## Collected material
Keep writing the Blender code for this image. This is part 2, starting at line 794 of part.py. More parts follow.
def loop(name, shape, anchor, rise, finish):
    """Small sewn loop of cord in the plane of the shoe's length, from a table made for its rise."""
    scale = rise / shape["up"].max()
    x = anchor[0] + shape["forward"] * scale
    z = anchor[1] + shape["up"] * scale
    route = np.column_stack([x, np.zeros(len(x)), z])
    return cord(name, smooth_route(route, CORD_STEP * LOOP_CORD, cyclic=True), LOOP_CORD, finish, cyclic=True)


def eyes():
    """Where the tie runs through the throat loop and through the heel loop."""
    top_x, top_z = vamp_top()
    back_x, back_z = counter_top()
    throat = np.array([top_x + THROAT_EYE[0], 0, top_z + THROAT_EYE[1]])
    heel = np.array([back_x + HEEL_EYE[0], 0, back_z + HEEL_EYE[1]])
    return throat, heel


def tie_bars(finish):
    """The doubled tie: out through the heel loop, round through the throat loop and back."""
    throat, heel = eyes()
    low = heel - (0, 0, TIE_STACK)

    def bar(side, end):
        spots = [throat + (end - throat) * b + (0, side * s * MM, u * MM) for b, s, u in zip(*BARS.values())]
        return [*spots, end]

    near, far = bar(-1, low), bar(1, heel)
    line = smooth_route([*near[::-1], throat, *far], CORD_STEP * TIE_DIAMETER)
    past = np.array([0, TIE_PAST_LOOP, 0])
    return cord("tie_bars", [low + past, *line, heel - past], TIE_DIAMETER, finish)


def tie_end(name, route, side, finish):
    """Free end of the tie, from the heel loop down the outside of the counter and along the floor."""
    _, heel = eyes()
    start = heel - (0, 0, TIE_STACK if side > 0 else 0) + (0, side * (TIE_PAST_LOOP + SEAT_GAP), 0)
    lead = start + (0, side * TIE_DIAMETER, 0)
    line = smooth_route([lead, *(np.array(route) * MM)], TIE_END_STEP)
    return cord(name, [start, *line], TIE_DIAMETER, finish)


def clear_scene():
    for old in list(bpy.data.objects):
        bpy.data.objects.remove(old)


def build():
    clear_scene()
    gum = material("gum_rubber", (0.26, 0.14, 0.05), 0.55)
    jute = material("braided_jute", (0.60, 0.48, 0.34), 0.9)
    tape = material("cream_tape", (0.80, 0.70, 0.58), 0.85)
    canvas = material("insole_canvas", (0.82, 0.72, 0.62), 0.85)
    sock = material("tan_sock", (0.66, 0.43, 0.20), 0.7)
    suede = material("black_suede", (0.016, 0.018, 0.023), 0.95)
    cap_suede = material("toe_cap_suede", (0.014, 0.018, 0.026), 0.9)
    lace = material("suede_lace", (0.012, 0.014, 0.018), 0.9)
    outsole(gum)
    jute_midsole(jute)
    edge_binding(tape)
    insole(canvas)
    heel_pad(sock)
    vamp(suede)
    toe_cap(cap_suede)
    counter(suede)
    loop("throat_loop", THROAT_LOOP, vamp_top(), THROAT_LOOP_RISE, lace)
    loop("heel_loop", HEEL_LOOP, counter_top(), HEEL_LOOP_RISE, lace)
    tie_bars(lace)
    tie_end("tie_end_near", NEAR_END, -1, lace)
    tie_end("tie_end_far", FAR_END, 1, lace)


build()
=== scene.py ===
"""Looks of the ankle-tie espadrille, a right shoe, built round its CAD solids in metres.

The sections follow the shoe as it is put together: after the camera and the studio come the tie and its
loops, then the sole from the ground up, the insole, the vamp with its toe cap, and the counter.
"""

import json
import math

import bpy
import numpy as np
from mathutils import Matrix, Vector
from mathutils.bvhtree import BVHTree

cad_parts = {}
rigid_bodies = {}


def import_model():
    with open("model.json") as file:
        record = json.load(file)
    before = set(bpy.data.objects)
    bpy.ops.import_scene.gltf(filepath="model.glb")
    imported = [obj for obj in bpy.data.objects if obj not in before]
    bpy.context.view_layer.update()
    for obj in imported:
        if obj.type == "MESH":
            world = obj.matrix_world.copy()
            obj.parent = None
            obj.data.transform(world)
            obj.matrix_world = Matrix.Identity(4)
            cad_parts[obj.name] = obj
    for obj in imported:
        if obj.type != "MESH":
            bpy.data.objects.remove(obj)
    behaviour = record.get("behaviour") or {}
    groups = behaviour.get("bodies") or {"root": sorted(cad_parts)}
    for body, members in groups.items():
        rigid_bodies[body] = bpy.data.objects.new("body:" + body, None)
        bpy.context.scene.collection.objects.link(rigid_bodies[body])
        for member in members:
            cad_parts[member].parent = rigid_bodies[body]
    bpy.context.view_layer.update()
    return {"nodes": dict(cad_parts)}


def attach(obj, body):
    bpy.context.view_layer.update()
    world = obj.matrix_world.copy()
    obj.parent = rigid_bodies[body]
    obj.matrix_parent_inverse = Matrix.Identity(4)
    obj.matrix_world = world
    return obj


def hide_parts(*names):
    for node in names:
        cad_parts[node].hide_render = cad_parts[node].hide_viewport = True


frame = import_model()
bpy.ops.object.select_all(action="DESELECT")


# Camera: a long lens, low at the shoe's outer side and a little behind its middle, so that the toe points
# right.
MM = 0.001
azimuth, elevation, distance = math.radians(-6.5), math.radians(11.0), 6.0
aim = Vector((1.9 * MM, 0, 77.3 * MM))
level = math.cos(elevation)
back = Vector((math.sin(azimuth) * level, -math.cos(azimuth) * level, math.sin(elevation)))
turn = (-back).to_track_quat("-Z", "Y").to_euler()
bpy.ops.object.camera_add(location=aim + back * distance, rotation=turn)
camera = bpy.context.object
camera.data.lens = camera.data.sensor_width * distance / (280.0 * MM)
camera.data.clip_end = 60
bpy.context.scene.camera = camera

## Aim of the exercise
Using the data above, extract exactly the lines from the one that holds "edge_binding(tape)" to the one that holds "bpy.data.objects.remove(obj)", both ends included, and no others.

## Task response
    edge_binding(tape)
    insole(canvas)
    heel_pad(sock)
    vamp(suede)
    toe_cap(cap_suede)
    counter(suede)
    loop("throat_loop", THROAT_LOOP, vamp_top(), THROAT_LOOP_RISE, lace)
    loop("heel_loop", HEEL_LOOP, counter_top(), HEEL_LOOP_RISE, lace)
    tie_bars(lace)
    tie_end("tie_end_near", NEAR_END, -1, lace)
    tie_end("tie_end_far", FAR_END, 1, lace)


build()
=== scene.py ===
"""Looks of the ankle-tie espadrille, a right shoe, built round its CAD solids in metres.

The sections follow the shoe as it is put together: after the camera and the studio come the tie and its
loops, then the sole from the ground up, the insole, the vamp with its toe cap, and the counter.
"""

import json
import math

import bpy
import numpy as np
from mathutils import Matrix, Vector
from mathutils.bvhtree import BVHTree

cad_parts = {}
rigid_bodies = {}


def import_model():
    with open("model.json") as file:
        record = json.load(file)
    before = set(bpy.data.objects)
    bpy.ops.import_scene.gltf(filepath="model.glb")
    imported = [obj for obj in bpy.data.objects if obj not in before]
    bpy.context.view_layer.update()
    for obj in imported:
        if obj.type == "MESH":
            world = obj.matrix_world.copy()
            obj.parent = None
            obj.data.transform(world)
            obj.matrix_world = Matrix.Identity(4)
            cad_parts[obj.name] = obj
    for obj in imported:
        if obj.type != "MESH":
            bpy.data.objects.remove(obj)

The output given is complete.